Imparate a riposare nel pieno dell'attività. Il luogo in cui riposare è sempre a disposizione. [...] Dobbiamo solo imparare a prestargli attenzione. Se ci dedichiamo sinceramente a cercarlo, sapremo riconoscere questa dimensione spaziosa in tutti i momenti della vita. È qualcosa dentro di noi che non si ammala, che non nasce e non muore.

Impara a riposare nel pieno dell'attività.

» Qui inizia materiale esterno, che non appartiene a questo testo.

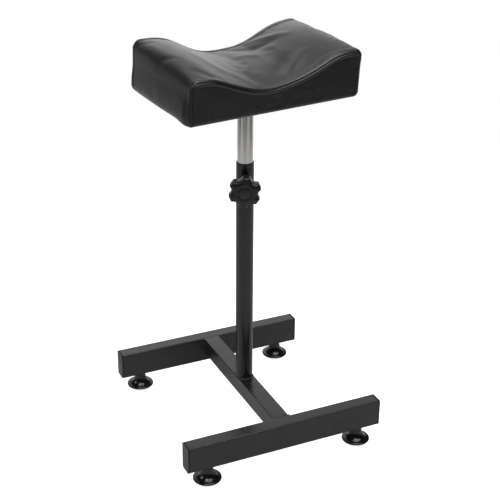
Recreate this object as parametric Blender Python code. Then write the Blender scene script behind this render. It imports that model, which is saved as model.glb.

5. Coltiva una mente che non sa

[...] Dal mio punto di vista, "una mente che non sa" è una mente aperta e ricettiva. Una mente che non è limitata. Suzuki Roshi, il fondatore del San Francisco Zen Center, amava ripetere: «Nella mente del principiante ci sono molte possibilità, in quella dell'esperto, poche».

Quando entriamo nella stanza di una persona che sta morendo con il nostro bagaglio di nozioni, la prospettiva si restringe, si riduce a misura delle nostre idee preconcette. Ciò può creare una distanza fra noi e la persona che serviamo. Immaginate di poter entrare in quella stanza con una mente che non sa, guardando tutto con occhi nuovi, liberi da obiettivi prestabiliti, aspettative o limitazioni [...].

C'è un altro insegnamento zen che si collega a questo, e cioè: «Non sapere è massima intimità». Quando non sappiamo, dobbiamo restare quanto più possibile aderenti all'esperienza. Dobbiamo lasciare che le nostre azioni scaturiscano dalla situazione in cui ci troviamo. [...] Lo stesso vale nel rapporto con la persona che sta morendo. Cerchiamo di restare aperti, senza preconcetti, procedendo a tentoni, passo dopo passo, attimo per attimo, ricettivi, flessibili, osservando attentamente i bisogni mutevoli dell'altro e al tempo stesso prestando ascolto alla nostra voce interiore. [...]
In certe circostanze, la disponibilità a non sapere è la risorsa più importante. La capacità di essere realmente di aiuto agli altri è proporzionale alla capacità di vivere il presente come qualcosa di sempre nuovo. Coltiva una mente che non sa" (pp. 23-28).